Mar.01.2009
12:47 am
by scribblekat
Kid Hugger: Detoxify bathtime
“Detoxify bathtime by learning which ingredients to avoid”
Cozy Friedman opened her first of three children’s hair salons, Cozy’s Cuts For Kids (cozyscuts.com), in 1994 with the idea of taking something potentially unfriendly or scary for children and making it fun. She provides colorful car-shaped styling chairs, entertaining videos, toys, balloons and bubbles. She also developed her So Cozy line of hair care products with kid-friendly fruity fragrances.
It wasn’t until her two boys, Shane and Riley (now 9 and 7), were old enough to need regular haircuts that she began wondering about the environmental movement and the advantages of using greener products for her children and herself. First, she noticed a lack of FDA control over terms like “natural.” Then she noticed a lot of what seemed to be deceptive advertising.

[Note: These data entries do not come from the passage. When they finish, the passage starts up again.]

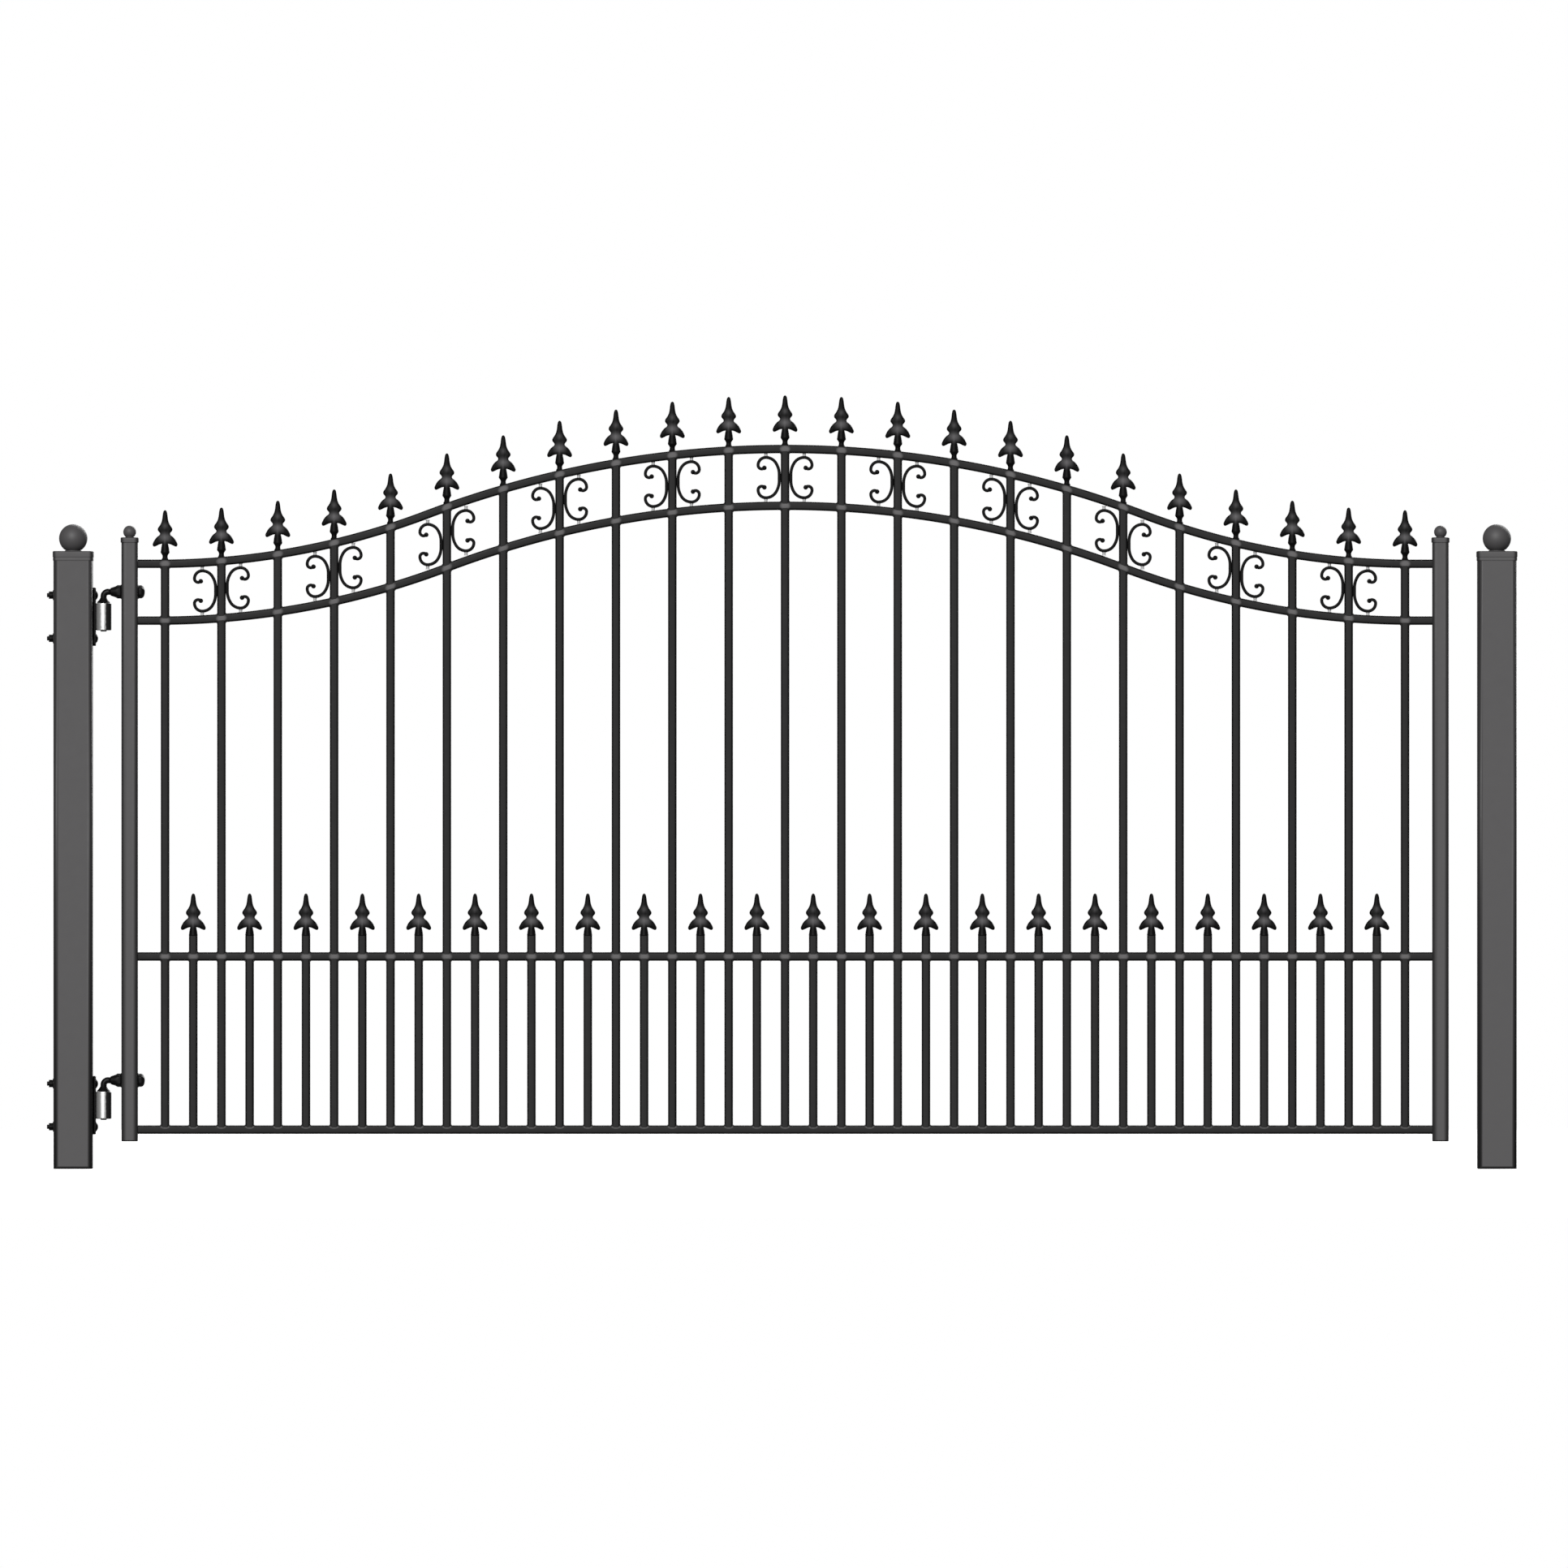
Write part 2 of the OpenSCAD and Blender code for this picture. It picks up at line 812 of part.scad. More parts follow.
// Heading at the start of arc k, turned from straight up.
function heading(k) = k == 0 ? 0 : heading(k - 1) + scroll_arcs[k - 1][1];
function right_of(h) = [cos(h), -sin(h)];
function arc_centre(k) = k == 0 ? [scroll_t / 2 + belly_r, scroll_back]
    : arc_centre(k - 1) + (scroll_arcs[k][0] - scroll_arcs[k - 1][0]) * right_of(heading(k));
function arc_steps(k) = ceil(scroll_arcs[k][1] / arc_step);

// Points of the upper half of a scroll on the line `off` to the inside of its centre line.
function scroll_line(off) = concat(
    [[scroll_t / 2 + off, scroll_back]],
    [for (k = [0 : len(scroll_arcs) - 1])
        for (i = [1 : arc_steps(k)])
            let (h = heading(k) + scroll_arcs[k][1] * i / arc_steps(k))
            arc_centre(k) - (scroll_arcs[k][0] - off) * right_of(h)]
);

// One scroll that opens to +x, its back on x = 0.
module scroll_outline() {
    outer = scroll_line(-scroll_t / 2);
    inner = scroll_line(scroll_t / 2);
    last = len(outer) - 1;
    end = (outer[last] + inner[last]) / 2;
    polygon(concat(reversed(flipped(outer)), outer, reversed(inner), flipped(inner)));
    for (side = [-1, 1])
        translate([end[0], side * end[1]])
            circle(d = snub_d, $fn = 32);
}

// A scroll is centred between the two arch rails at the place of its own top.
scroll_reach = half_bar + scroll_t / 2 + belly_r * (1 - cos(belly_turn)) + shoulder_r * cos(belly_turn);

module scrolls(side) {
    color(IRON_BLACK)
        for (x = scroll_x) {
            top_x = x + side * scroll_reach - leaf_mid;
            mid_z = (arch_height(top_x, -half_bar) + arch_height(top_x, lower_offset + half_bar)) / 2;
            translate([x + side * half_bar, 0, arch_end_z + mid_z])
                upright(scroll_depth)
                    scale([side, 1])
                        scroll_outline();
        }
}

module left_scrolls() {
    scrolls(-1);
}

module right_scrolls() {
    scrolls(1);
}

hinge_post();
hinge_post_foot();
hinge_post_cap();
hinge_post_ball();
closing_post();
closing_post_foot();
closing_post_cap();
closing_post_ball();
upper_hinge_plate();
upper_hinge_barrel();
upper_hinge_bolts();
upper_hinge_nuts();
lower_hinge_plate();
lower_hinge_barrel();
lower_hinge_bolts();
lower_hinge_nuts();
upper_j_bolt();
upper_j_bolt_nuts();
lower_j_bolt();
lower_j_bolt_nuts();
hinge_stile();
hinge_stile_foot();
hinge_stile_cap();
hinge_stile_ball();
free_stile();
free_stile_foot();
free_stile_cap();
free_stile_ball();
bottom_rail();
middle_rail();
lower_arch_rail();
upper_arch_rail();
lower_pickets();
upper_pickets();
arch_pickets();
short_pickets();
top_spears();
short_spears();
left_scrolls();
right_scrolls();
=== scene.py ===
"""Wrought iron driveway gate: the visual model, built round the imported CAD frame.

Every length is in metres. X runs along the gate, Z is up and the outside face looks to -Y.
"""

from __future__ import annotations

import logging
import math
from dataclasses import dataclass, field, replace
from enum import Enum
from typing import Callable, Iterable, Optional, Sequence, Union

import bmesh
import bpy
from mathutils import Matrix, Vector
from mathutils.geometry import delaunay_2d_cdt


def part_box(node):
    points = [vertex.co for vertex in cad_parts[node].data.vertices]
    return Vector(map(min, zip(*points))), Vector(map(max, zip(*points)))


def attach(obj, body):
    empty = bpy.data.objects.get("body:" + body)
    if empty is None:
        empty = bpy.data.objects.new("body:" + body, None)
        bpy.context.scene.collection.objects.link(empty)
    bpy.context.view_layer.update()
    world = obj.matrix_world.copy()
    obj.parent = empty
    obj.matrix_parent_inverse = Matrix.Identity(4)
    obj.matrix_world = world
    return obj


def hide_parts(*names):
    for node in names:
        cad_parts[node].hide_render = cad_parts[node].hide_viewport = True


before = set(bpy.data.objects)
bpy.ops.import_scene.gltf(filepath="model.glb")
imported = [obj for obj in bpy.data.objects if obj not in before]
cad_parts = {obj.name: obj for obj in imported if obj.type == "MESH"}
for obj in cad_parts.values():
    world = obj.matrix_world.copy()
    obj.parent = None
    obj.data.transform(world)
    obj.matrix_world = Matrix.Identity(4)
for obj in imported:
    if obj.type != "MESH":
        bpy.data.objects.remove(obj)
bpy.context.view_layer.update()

LOG = logging.getLogger("gate")
MM = 0.001
SHARP_ANGLE = math.radians(32)
FLAT_WEIGHT = 80
SAME_POINT = 1e-6
THINNEST = 1e-5
CORNER_STEPS = 3
THREAD_SHARE = 0.42
HEX_CORNER = 1.1547
Point2 = tuple[float, float]
Socket = bpy.types.NodeSocket
Thing = bpy.types.Object
Coat = bpy.types.Material


class Body(Enum):
    """The two CAD bodies."""

    POSTS = "posts"
    LEAF = "leaf"


class Slot(Enum):
    """The record's material slots."""

    FRAME = "frame_paint"
    BAR = "bar_paint"
    ORNAMENT = "ornament_paint"
    HINGE = "hinge_iron"
    BARREL = "barrel_zinc"


# ---------- numbers and fields inside node trees ----------


class Num:
    """A number worked out by a node tree. Arithmetic on it adds Math nodes."""

    def __init__(self, nodes: bpy.types.NodeTree, socket: Socket) -> None:
        """Wraps one output socket.

        Args:
            nodes: The tree that holds the socket.
            socket: The output that carries the number.
        """
        self.nodes = nodes
        self.socket = socket

    def _math(self, operation: str, *values: "NumLike") -> "Num":
        """Adds a Math node.

        Args:
            operation: The node's operation.
            values: Its inputs in order.

        Returns:
            The node's result.
        """
        node = self.nodes.nodes.new("ShaderNodeMath")
        node.operation = operation
        for slot, value in zip(node.inputs, values):
            if isinstance(value, Num):
                self.nodes.links.new(value.socket, slot)
            else:
                slot.default_value = value
        return Num(self.nodes, node.outputs[0])

    def __add__(self, other: "NumLike") -> "Num":
        """Sum."""
        return self._math("ADD", self, other)

    def __sub__(self, other: "NumLike") -> "Num":
        """Difference."""
        return self._math("SUBTRACT", self, other)

    def __rsub__(self, other: float) -> "Num":
        """Difference from a plain number."""
        return self._math("SUBTRACT", other, self)

    def __mul__(self, other: "NumLike") -> "Num":
        """Product."""
        return self._math("MULTIPLY", self, other)

    def __truediv__(self, other: "NumLike") -> "Num":
        """Quotient."""
        return self._math("DIVIDE", self, other)

    __radd__ = __add__
    __rmul__ = __mul__

    def at_least(self, limit: "NumLike") -> "Num":
        """The number, or the limit where that is larger."""
        return self._math("MAXIMUM", self, limit)

    def at_most(self, limit: "NumLike") -> "Num":
        """The number, or the limit where that is smaller."""
        return self._math("MINIMUM", self, limit)

    def root(self) -> "Num":
        """Square root, of nothing below zero."""
        return self._math("SQRT", self.at_least(0.0))

    def floor(self) -> "Num":
        """The whole number below."""
        return self._math("FLOOR", self)

    def sine(self) -> "Num":
        """Sine of an angle in radians."""
        return self._math("SINE", self)

    def size(self) -> "Num":
        """Absolute value."""
        return self._math("ABSOLUTE", self)

    def over(self, limit: "NumLike") -> "Num":
        """1 where the number is above the limit, else 0."""
        return self._math("GREATER_THAN", self, limit)

    def step(self, low: float, high: float) -> "Num":
        """A smooth step that goes from 0 at low to 1 at high, or falls where high is below low.

        Args:
            low: The number that gives 0.
            high: The number that gives 1.

        Returns:
            The step, from 0 to 1.
        """
        node = self.nodes.nodes.new("ShaderNodeMapRange")
        node.interpolation_type = "SMOOTHSTEP"
        self.nodes.links.new(self.socket, node.inputs["Value"])
        node.inputs["From Min"].default_value = min(low, high)
        node.inputs["From Max"].default_value = max(low, high)
        node.inputs["To Min"].default_value = 0.0 if low < high else 1.0
        node.inputs["To Max"].default_value = 1.0 if low < high else 0.0
        return Num(self.nodes, node.outputs["Result"])

    def choose(self, yes: "NumLike", no: "NumLike") -> "Num":
        """Yes where this is 1, no where it is 0."""
        return self * yes + (1.0 - self) * no


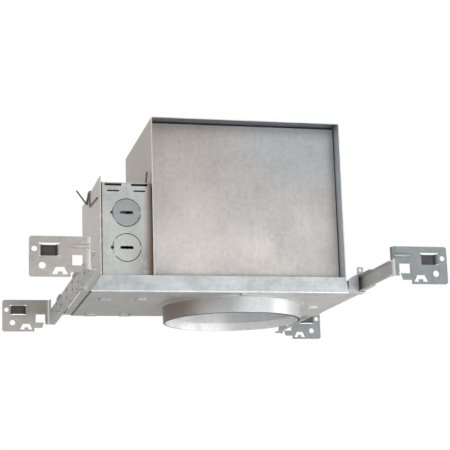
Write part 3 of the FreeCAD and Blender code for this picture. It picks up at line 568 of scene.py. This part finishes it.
class HOUSING_OT_finishes(bpy.types.Operator):
    """Give every CAD node its procedural finish."""
    bl_idname = "housing.finishes"
    bl_label = "Apply finishes"

    def execute(self, context):
        finishes = context.scene.housing_finishes
        made = sheet_finishes(finishes, shared_groups())
        made.update(fitting_finishes(finishes))
        for part in frame["record"]["subparts"]:
            slots = frame["nodes"][part["node"]].data.materials
            slots.clear()
            slots.append(made[part["material_slot"]])
        return {"FINISHED"}


# Stage, in metres apart from the camera's sensor

SENSOR_WIDTH = 36.0
VIEW_DISTANCE = 50.0
FLOOR_SIZE = 12.0
BOX_MIDDLE, BEHIND_RIM = (0.0, 0.0, 0.1), (0.0, 0.05, 0.0)
WHITE, WARM_WHITE = (1.0, 1.0, 1.0), (1.0, 0.95, 0.89)
COOL_WHITE, FAINTLY_COOL = (0.96, 0.98, 1.0), (0.98, 0.99, 1.0)


def area_light(name, place, target, size, power, tint):
    """A rectangular light that shines from a place at a target."""
    data = bpy.data.lights.new(name, "AREA")
    data.shape = "RECTANGLE"
    data.size, data.size_y = size
    data.energy = power
    data.color = tint
    light = bpy.data.objects.new(name, data)
    light.location = place
    direction = Vector(target) - light.location
    light.rotation_euler = direction.to_track_quat("-Z", "Y").to_euler()
    bpy.context.scene.collection.objects.link(light)


def camera_matrix(stage):
    """The camera's frame from its yaw, pitch and roll."""
    forward = Vector((sin(stage.yaw) * cos(stage.pitch), cos(stage.yaw) * cos(stage.pitch),
                      sin(stage.pitch)))
    right = Vector((cos(stage.yaw), -sin(stage.yaw), 0.0))
    down = forward.cross(right)
    rolled_right = cos(stage.roll) * right + sin(stage.roll) * down
    rolled_down = -sin(stage.roll) * right + cos(stage.roll) * down
    turn = Matrix((rolled_right, -rolled_down, -forward)).transposed()
    place = Matrix.Translation((stage.camera_x, stage.camera_y, stage.camera_z))
    return place @ turn.to_4x4()


def add_camera(scene, stage):
    """The camera that looks as the photo does."""
    data = bpy.data.cameras.new("photo_camera")
    data.sensor_width = SENSOR_WIDTH
    data.lens = stage.lens
    data.clip_end = VIEW_DISTANCE
    camera = bpy.data.objects.new("photo_camera", data)
    camera.matrix_world = camera_matrix(stage)
    scene.collection.objects.link(camera)
    scene.camera = camera


def add_floor(stage):
    """A matt pale floor under the housing."""
    bpy.ops.object.select_all(action="DESELECT")
    bpy.ops.mesh.primitive_plane_add(size=FLOOR_SIZE, location=(0.0, 0.0, -stage.floor_drop))
    floor = bpy.context.object
    floor.name = "floor"
    floor.data.materials.append(plain_material("floor_matt", stage.floor_shade, 0.0, 0.9))


def add_lights(stage):
    """A large key, a warm light on the left and two low lights under the pan."""
    area_light("key_light", (0.9, -1.7, 1.3), BOX_MIDDLE, (1.2, 1.2), stage.key_power, COOL_WHITE)
    area_light("left_light", (-1.6, -1.0, 0.5), BOX_MIDDLE, (0.9, 1.2), stage.left_power,
               WARM_WHITE)
    area_light("under_light", (0.5, -1.2, -0.3), BEHIND_RIM, (0.9, 0.25), stage.under_power,
               WHITE)
    area_light("right_light", (1.5, -0.5, -0.1), ORIGIN, (0.6, 0.5), stage.right_power,
               FAINTLY_COOL)


def add_surroundings(scene, stage):
    """White surroundings that light softly and look fully white to the camera."""
    world = bpy.data.worlds.new("white_surroundings")
    scene.world = world
    world.use_nodes = True
    nodes, links = world.node_tree.nodes, world.node_tree.links
    lighting = nodes["Background"]
    lighting.inputs["Color"].default_value = (*WHITE, 1.0)
    lighting.inputs["Strength"].default_value = stage.world_strength
    backdrop = nodes.new("ShaderNodeBackground")
    backdrop.inputs["Color"].default_value = (*WHITE, 1.0)
    backdrop.inputs["Strength"].default_value = 1.0
    path = nodes.new("ShaderNodeLightPath")
    mix = nodes.new("ShaderNodeMixShader")
    links.new(path.outputs["Is Camera Ray"], mix.inputs[0])
    links.new(lighting.outputs[0], mix.inputs[1])
    links.new(backdrop.outputs[0], mix.inputs[2])
    links.new(mix.outputs[0], nodes["World Output"].inputs["Surface"])


class HOUSING_OT_stage(bpy.types.Operator):
    """Set up the camera, the lights, the floor and the white surroundings."""
    bl_idname = "housing.stage"
    bl_label = "Build stage"

    def execute(self, context):
        stage = context.scene.housing_stage
        add_camera(context.scene, stage)
        add_floor(stage)
        add_lights(stage)
        add_surroundings(context.scene, stage)
        context.scene.view_settings.view_transform = "Standard"
        return {"FINISHED"}


class HOUSING_PT_panel(bpy.types.Panel):
    """Settings and steps of the housing's looks."""
    bl_label = "Housing"
    bl_idname = "HOUSING_PT_panel"
    bl_space_type = "VIEW_3D"
    bl_region_type = "UI"
    bl_category = "Housing"

    def draw(self, context):
        scene = context.scene
        for group in (scene.housing_finishes, scene.housing_stage):
            for name in group.__annotations__:
                self.layout.prop(group, name)
        for step in STEPS:
            self.layout.operator(step.bl_idname)


STEPS = (HOUSING_OT_finishes, HOUSING_OT_stage)
GROUPS = (HousingFinishes, HousingStage)


def register():
    for item in GROUPS + STEPS + (HOUSING_PT_panel,):
        bpy.utils.register_class(item)
    bpy.types.Scene.housing_finishes = bpy.props.PointerProperty(type=HousingFinishes)
    bpy.types.Scene.housing_stage = bpy.props.PointerProperty(type=HousingStage)


def unregister():
    del bpy.types.Scene.housing_stage
    del bpy.types.Scene.housing_finishes
    for item in reversed(GROUPS + STEPS + (HOUSING_PT_panel,)):
        bpy.utils.unregister_class(item)


def main():
    register()
    bpy.ops.housing.finishes()
    bpy.ops.housing.stage()


if __name__ == "__main__":
    main()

“Any product can say ‘natural’ on the label. But as a consumer and a mother, I see methyl paraben [a preservative and fungicide that is an endocrine disruptor] on the list of ingredients and I know that’s not natural,” Friedman says. Also, phthalates (chemicals made from petroleum and commonly used in plastics and cosmetics) are a concern in baby shampoo, and they’re not required to be listed on labels.
Clean up with green goods
To ensure the safety of her own line of products, Friedman revised her formulas to make them not only friendly to kids, but friendly to the environment. She replaced the parabens with a naturally occurring amino acid that inhibits the growth of bacteria, yeast and mold.
Friedman also added 11 herbal extracts (including comfrey, horsetail, aloe vera and tea tree oil), wrapped the products in 100 percent recyclable packaging and began using environmentally responsible manufacturing practices. They still have fruity fragrances, but the scents come from a gentler combination of ingredients that are less toxic than many chemicals that can be listed under the generic term “fragrance.”
What you can do
- Lean toward natural Go to cosmetics database.com for a searchable database of 25,000 products cross-referenced against 50 toxicity databases.
- Read the ingredients list Before buying personal care products for you and your baby, read labels carefully. Avoid methyl paraben and phthalates. They may not be listed, so check on the Internet.